# start of Source excerpt

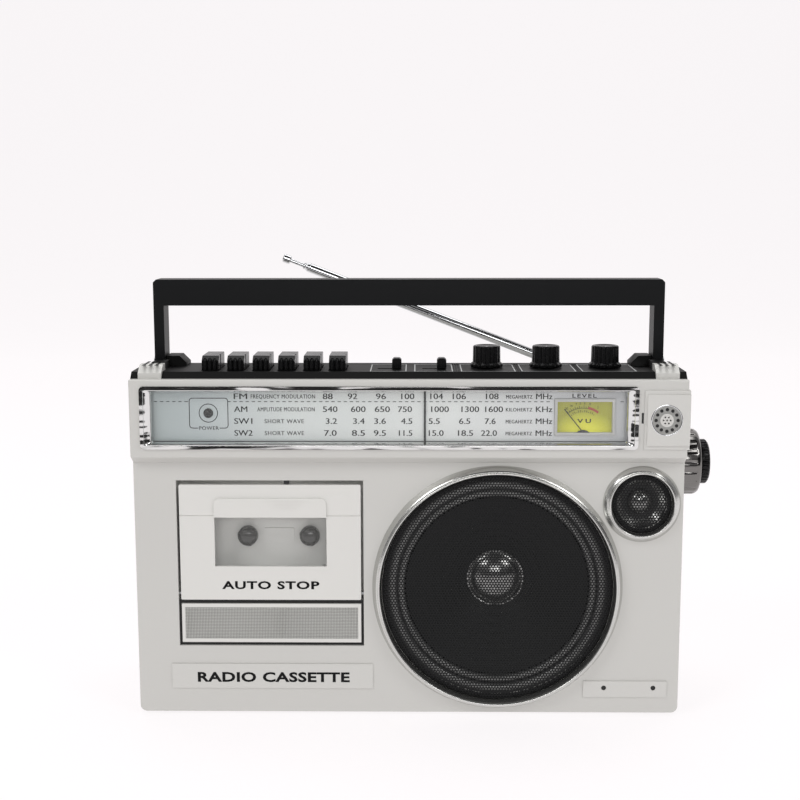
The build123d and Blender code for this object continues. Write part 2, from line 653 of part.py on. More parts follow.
def drive_motor():
    y0 = mech_y + 1.5
    can = fillet(rod_y(y0, y0 + 24, motor_x, motor_z, motor_radius).edges(), 1.5)
    return can - rod_y(y0 + 14, y0 + 25, motor_x, motor_z, 1 + running)


def motor_pulley():
    y0 = mech_y + 28
    return rod_y(y0 - 8, y0 + 4, motor_x, motor_z, 1) + rod_y(y0, y0 + 4, motor_x, motor_z, pulley_radius)


def loop(circles, thickness, y0, y1):
    """Flat band round two circles, each (x, z, radius)."""
    def outline(extra):
        edges = [(Pos(x, z) * Circle(r + extra)).edges()[0] for x, z, r in circles]
        return make_hull(edges)
    face = outline(thickness) - outline(0)
    return Pos(0, y1, 0) * Rot(90, 0, 0) * extrude(face, y1 - y0)


def belt_and_dial_cord():
    y0 = mech_y + 29
    belt = loop([(motor_x, motor_z, pulley_radius + gap), (capstan_x, capstan_z, flywheel_radius + gap)], 1, y0, y0 + 2)
    cord = loop([(x, cord_z(), cord_stud + gap) for x in cord_studs()], 0.7, 10.5, 11.2)
    return belt, cord


def shafts_and_pins():
    x0, x1 = bay_left + 5, bay_right - 5
    keys = rod_x(x0 - 1, x1 + 1, key_axis_y, key_axis_z, key_pin)
    left, right = rail_ends()
    rail = rod_x(left - 1, right + 1, rail_y, rail_z(), rail_radius)
    pins = [rod_x(bay_left - 2, door_left + 3, door_axis_y, door_axis_z, door_pin),
            rod_x(door_right - 3, bay_right + 2, door_axis_y, door_axis_z, door_pin)]
    return keys, rail, *pins


# ---- loudspeakers ----


def trim_ring(x, z, radius, rim, proud, seat):
    ring = turned((seat, 0), (radius, 0), (rim + 1.2, -proud), (rim, -proud), (seat, -grille_thickness - 0.1))
    return Pos(x, 0, z) * ring


def speaker_trim_rings():
    return (trim_ring(woofer_x, woofer_z, woofer_radius, woofer_rim, woofer_proud, woofer_opening + 3.2),
            trim_ring(tweeter_x, tweeter_z, tweeter_radius, tweeter_rim, tweeter_proud, tweeter_opening + 3.2))


def grille(x, z, radius, pitch, hole):
    holes = []
    rows = int(radius / (pitch * 0.866)) + 1
    for j in range(-rows, rows + 1):
        for i in range(-rows, rows + 1):
            u, v = pitch * (i + 0.5 * (j % 2)), pitch * 0.866 * j
            if hypot(u, v) < radius - 3 - hole:
                holes.append(Pos(u, v) * Circle(hole))
    face = Circle(radius) - holes
    return Pos(x, 0, z) * Rot(90, 0, 0) * extrude(face, grille_thickness)


def speaker_grilles():
    return (grille(woofer_x, woofer_z, woofer_opening + 3, 9, 3),
            grille(tweeter_x, tweeter_z, tweeter_opening + 3, 5, 1.6))


def speaker_drivers():
    y0, r = wall, woofer_opening
    basket = turned((r - 7, y0), (r + 7, y0), (r + 7, y0 + 3), (r - 3.5, y0 + 3), (37, 38), (37, 52), (0, 52),
                    (0, 34), (13, 34), (13, 46), (16, 46), (16, 38), (34, 36.5), (r - 7, y0 + 3.5))
    c = cone_radius + 0.7
    surround = turned((c, 4.6), ((c + r - 7) / 2, 3), (r - 7, 4), (r - 7, 5), ((c + r - 7) / 2, 4), (c, 5.4))
    t = tweeter_opening
    tweeter = turned((t + 2, y0), (t + 7, y0), (t + 7, y0 + 2), (t + 3, y0 + 3.5), (t + 3, 22), (0, 22),
                     (0, 6), (5, 7), (8, 9), (t + 2, 6))
    woofer_place = Pos(woofer_x, 0, woofer_z)
    return woofer_place * basket, woofer_place * surround, Pos(tweeter_x, 0, tweeter_z) * tweeter


def woofer_cone():
    c = cone_radius
    cone = turned((c - 0.5, 4.5), (c, 5.3), (15, 30.3), (15, 44), (14.2, 44), (14.2, 29.4))
    cap = turned((0, 21), (9, 22.3), (15, 25.3), (18, 28), (16.5, 29), (15, 26.6), (9, 23.3), (0, 22))
    return Pos(woofer_x, 0, woofer_z) * (cone + cap)


# ---- plates, electronics, power ----


def front_plates():
    badge = block(-161.4, -24.1, -0.8, 0, 16.9, 34.2)
    corner = block(119.3, 176.1, -0.8, 0, 11.2, 22.5)
    for x in (133.3, 166.9):
        corner -= rod_y(-2, 1, x, 17.75, 1.7)
    return badge, corner


def control_board_z():
    return deck_top - 13


def board_corners():
    return [(x, z) for x in (34, 157) for z in (68, 207)]


def circuit_boards():
    z0 = control_board_z() - 1.6
    top_board = block(-30, first_knob_x + 2 * knob_pitch + 16, knob_y - 16, knob_y + 18, z0, z0 + 1.6)
    main = block(26, 165, board_y, board_y + 1.6, 60, 215)
    pots = [pot(first_knob_x + knob_pitch * i) for i in range(3)]
    switches = [switch_body(x) for x in (function_x, band_x)]
    tuner = block(drum_x - 11, drum_x + 11, drum_y + 7, board_y, drum_z - 11, drum_z + 11)
    tuner -= rod_y(drum_y + 6, drum_y + 17, drum_x, drum_z, 3 + running)
    transformer = block(120, 162, cabinet_depth - 54, cabinet_depth - 18, wall, wall + 34)
    return (top_board, main, *pots, *switches, tuner, transformer)


def pot(x):
    z0 = control_board_z()
    body = block(x - 8, x + 8, knob_y - 8, knob_y + 8, z0, deck_top - deck_plate)
    return body - rod_z(z0 + 2, deck_top, x, knob_y, knob_shaft + running)


def switch_body(x):
    z0, z1 = control_board_z(), deck_top - 4
    body = block(x - switch_travel - 5, x + 5, switch_y - 5, switch_y + 5, z0, z1)
    return body - block(x - switch_travel - 2, x + 2, switch_y - 1.9, switch_y + 1.9, deck_top - 9, z1 + 1)


def battery_hinge():
    return cabinet_depth - wall / 2, battery_bottom + 2.4


def battery_door():
    y, z = battery_hinge()
    door = block(battery_left + gap, battery_right - gap, inner_back + 0.2, cabinet_depth,
                 battery_bottom + 0.6, battery_top - 0.4)
    middle = (battery_left + battery_right) / 2
    door -= block(middle - 12, middle + 12, cabinet_depth - 1.2, cabinet_depth + 1, battery_top - 9, battery_top - 4)
    return door + rod_x(battery_left - 1.5, battery_right + 1.5, y, z, 0.8)


def battery_contacts():
    """Plates at both ends of the bay, with a conical spring stand-in on each."""
    z = (battery_bottom + battery_top) / 2
    y = inner_back - battery_depth / 2
    left, right = battery_left - 2, battery_right + 2
    pieces = []
    for side in (-14.5, 14.5):
        pieces.append(block(left, left + 0.6, y - 16, y + 16, z + side - 10, z + side + 10)
                      + rod_x(left + 0.5, left + 6, y, z + side, 6))
        pieces.append(block(right - 0.6, right, y - 16, y + 16, z + side - 10, z + side + 10)
                      + rod_x(right - 3, right - 0.5, y, z + side, 4))
    return pieces


def socket_places():
    """(x, z, width, height) of the mains inlet and of the jack block."""
    return ((113, 45, 26, 18), (66, 45, 40, 14))


def sockets():
    (inlet_x, inlet_z, inlet_w, inlet_h), (jack_x, jack_z, jack_w, jack_h) = socket_places()
    y1 = cabinet_depth
    inlet = block(inlet_x - inlet_w / 2, inlet_x + inlet_w / 2, y1 - 18, y1, inlet_z - inlet_h / 2, inlet_z + inlet_h / 2)
    inlet -= block(inlet_x - 6, inlet_x + 6, y1 - 15, y1 + 1, inlet_z - 4.8, inlet_z + 4.8)
    for side in (-1, 1):
        inlet -= rod_y(y1 - 15, y1 + 1, inlet_x + side * 6, inlet_z, 4.8)
    for side in (-1, 1):
        inlet += rod_y(y1 - 16, y1 - 3, inlet_x + side * 4.3, inlet_z, 1.2)
    jacks = block(jack_x - jack_w / 2, jack_x + jack_w / 2, y1 - 16, y1, jack_z - jack_h / 2, jack_z + jack_h / 2)
    for i in (-1, 0, 1):
        jacks -= rod_y(y1 - 14, y1 + 1, jack_x + 13 * i, jack_z, 1.8)
    return inlet, jacks


ferrite_y, ferrite_radius = 75.0, 5.0


def ferrite_z():
    return rear_deck - wall - 12


def ferrite_aerial():
    rod = rod_x(-150, 8, ferrite_y, ferrite_z(), ferrite_radius)
    coil = rod_x(-90, -64, ferrite_y, ferrite_z(), ferrite_radius + 2.5)
    return rod, coil - rod_x(-91, -63, ferrite_y, ferrite_z(), ferrite_radius + running)


def fixing_screws():
    screws = []
    y0 = front_shell_depth
    for x, z in screw_places():
        screws.append(rod_y(y0 - 14, y0 + 10.5, x, z, 1.5) + rod_y(y0 + 10, y0 + 12.5, x, z, 3.2))
    head = rod_x(leg_x + handle_leg / 2 + gap, leg_x + handle_leg / 2 + 1.6, handle_y, pivot_z, 5)
    pivot = head + rod_x(leg_x - 13, leg_x + handle_leg / 2 + 1, handle_y, pivot_z, pivot_radius)
    return (*screws, *both_sides(pivot))


def rubber_feet():
    return [rod_z(-foot_height, 0, side * (half - foot_inset), y, foot_radius)
            for side in (-1, 1) for y in (foot_inset - 6, cabinet_depth - foot_inset + 6)]


def main():
    os.makedirs("parts", exist_ok=True)
    for piece in (front_cabinet, rear_cabinet, top_deck, dial_fascia, dial_bezel, dial_window, dial_plate,
                  dial_pointer, dial_drum, vu_meter_case, vu_meter_needle, power_lamp, tuning_knob,
                  fine_tuning_knob, carry_handle, antenna_turret, antenna_tube, antenna_middle_section,
                  antenna_tip_rod, cassette_well, cassette_door, door_window, lower_panel, mechanism_plate,
                  capstan_flywheel, pinch_arm, pinch_roller, head_plate, drive_motor, motor_pulley,
                  woofer_cone, battery_door):
        save(piece.__name__, piece())
    for group in (deck_end_caps, microphone, cassette_holder, belt_and_dial_cord, shafts_and_pins,
                  speaker_trim_rings, speaker_grilles, speaker_drivers, front_plates, circuit_boards,
                  battery_contacts, sockets, ferrite_aerial, fixing_screws, rubber_feet):
        save(group.__name__, *group())
    for index, name in enumerate(("pause", "stop", "forward", "rewind", "play", "record")):
        save(f"key_{name}", key(index))
    for index, name in enumerate(("volume", "bass", "treble")):
        save(f"{name}_knob", top_knob(first_knob_x + knob_pitch * index))
    save("function_switch", slide_switch(function_x))
    save("band_switch", slide_switch(band_x))
    save("supply_spindle", spindle(-1))
    save("takeup_spindle", spindle(1))


main()
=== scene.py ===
import json
import math

import bmesh
import bpy
import numpy as np
from mathutils import Matrix, Vector


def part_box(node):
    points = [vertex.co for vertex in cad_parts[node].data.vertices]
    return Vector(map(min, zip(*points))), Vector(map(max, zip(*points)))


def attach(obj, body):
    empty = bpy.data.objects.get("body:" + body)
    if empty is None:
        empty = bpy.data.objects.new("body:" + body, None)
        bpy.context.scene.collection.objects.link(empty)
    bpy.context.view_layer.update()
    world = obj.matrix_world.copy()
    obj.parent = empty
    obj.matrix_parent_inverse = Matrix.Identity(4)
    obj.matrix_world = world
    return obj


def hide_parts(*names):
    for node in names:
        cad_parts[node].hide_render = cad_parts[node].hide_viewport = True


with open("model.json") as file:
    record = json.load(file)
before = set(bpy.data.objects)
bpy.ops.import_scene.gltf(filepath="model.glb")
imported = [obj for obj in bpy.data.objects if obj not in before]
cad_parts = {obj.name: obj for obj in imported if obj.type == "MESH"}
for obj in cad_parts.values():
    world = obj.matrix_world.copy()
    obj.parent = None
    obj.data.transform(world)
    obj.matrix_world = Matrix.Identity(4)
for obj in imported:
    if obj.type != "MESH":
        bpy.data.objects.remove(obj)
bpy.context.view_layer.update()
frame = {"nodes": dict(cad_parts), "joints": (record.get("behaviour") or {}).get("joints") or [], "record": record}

mm = 0.001
record = frame["record"]
bodyOf = {node: body for body, members in record["behaviour"]["bodies"].items() for node in members}
joints = {joint["name"]: joint for joint in frame["joints"]}
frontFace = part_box("front_cabinet")[0][1]  # y of the lower front face
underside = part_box("front_cabinet")[0][2]  # z of the cabinet's underside


def up(z):
    # height above the cabinet's underside in mm, as a z in metres
    return underside + z * mm


def toLinear(hexColour):
    # sRGB hex to linear RGBA
    parts = [int(hexColour[i:i + 2], 16) / 255 for i in (1, 3, 5)]
    return tuple(c / 12.92 if c <= 0.04045 else ((c + 0.055) / 1.055) ** 2.4 for c in parts) + (1.0,)


def addNode(tree, kind, settings=None, links=None):
    # settings: an input's name or number, or a property's name; links: input to (node, output)
    node = tree.nodes.new("ShaderNode" + kind)
    for key, value in (settings or {}).items():
        if isinstance(key, int) or key in node.inputs:
            node.inputs[key].default_value = value
        else:
            setattr(node, key, value)
    for key, (source, output) in (links or {}).items():
        tree.links.new(source.outputs[output], node.inputs[key])
    return node


def newMaterial(name, colour, metallic, roughness, **inputs):
    material = bpy.data.materials.new(name)
    material.use_nodes = True
    shader = material.node_tree.nodes["Principled BSDF"]
    shader.inputs["Base Color"].default_value = toLinear(colour)
    shader.inputs["Metallic"].default_value = metallic
    shader.inputs["Roughness"].default_value = roughness
    for key, value in inputs.items():
        shader.inputs[key.replace("_", " ")].default_value = value
    return material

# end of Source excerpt

Task description:
Only the lines from the top of the data through the line that contains "return Pos(0, y1, 0)" should be quoted, exactly as they stand.

Solution for this exercise:
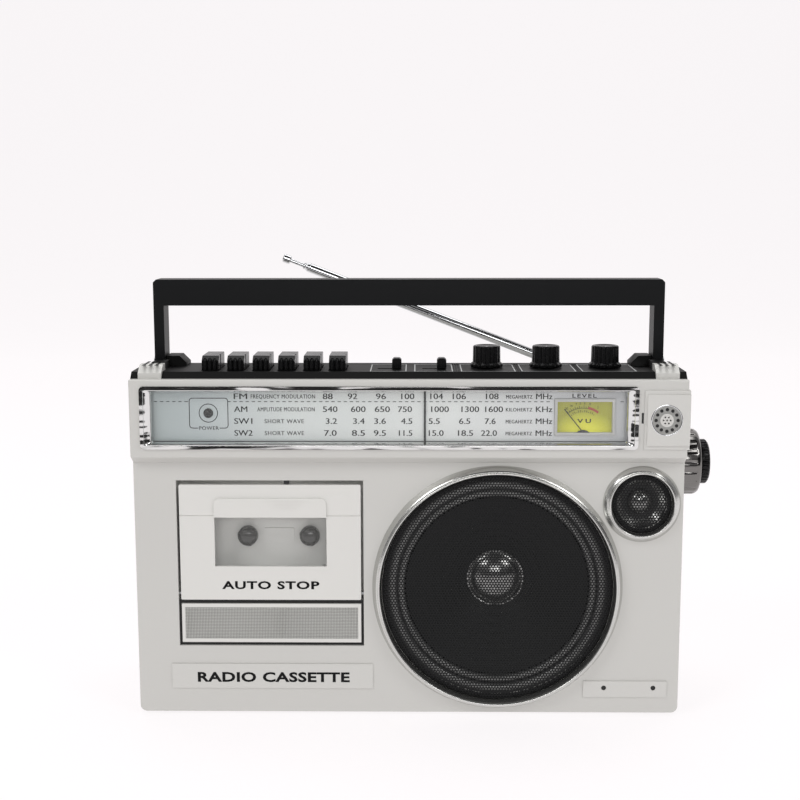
The build123d and Blender code for this object continues. Write part 2, from line 653 of part.py on. More parts follow.
def drive_motor():
    y0 = mech_y + 1.5
    can = fillet(rod_y(y0, y0 + 24, motor_x, motor_z, motor_radius).edges(), 1.5)
    return can - rod_y(y0 + 14, y0 + 25, motor_x, motor_z, 1 + running)


def motor_pulley():
    y0 = mech_y + 28
    return rod_y(y0 - 8, y0 + 4, motor_x, motor_z, 1) + rod_y(y0, y0 + 4, motor_x, motor_z, pulley_radius)


def loop(circles, thickness, y0, y1):
    """Flat band round two circles, each (x, z, radius)."""
    def outline(extra):
        edges = [(Pos(x, z) * Circle(r + extra)).edges()[0] for x, z, r in circles]
        return make_hull(edges)
    face = outline(thickness) - outline(0)
    return Pos(0, y1, 0) * Rot(90, 0, 0) * extrude(face, y1 - y0)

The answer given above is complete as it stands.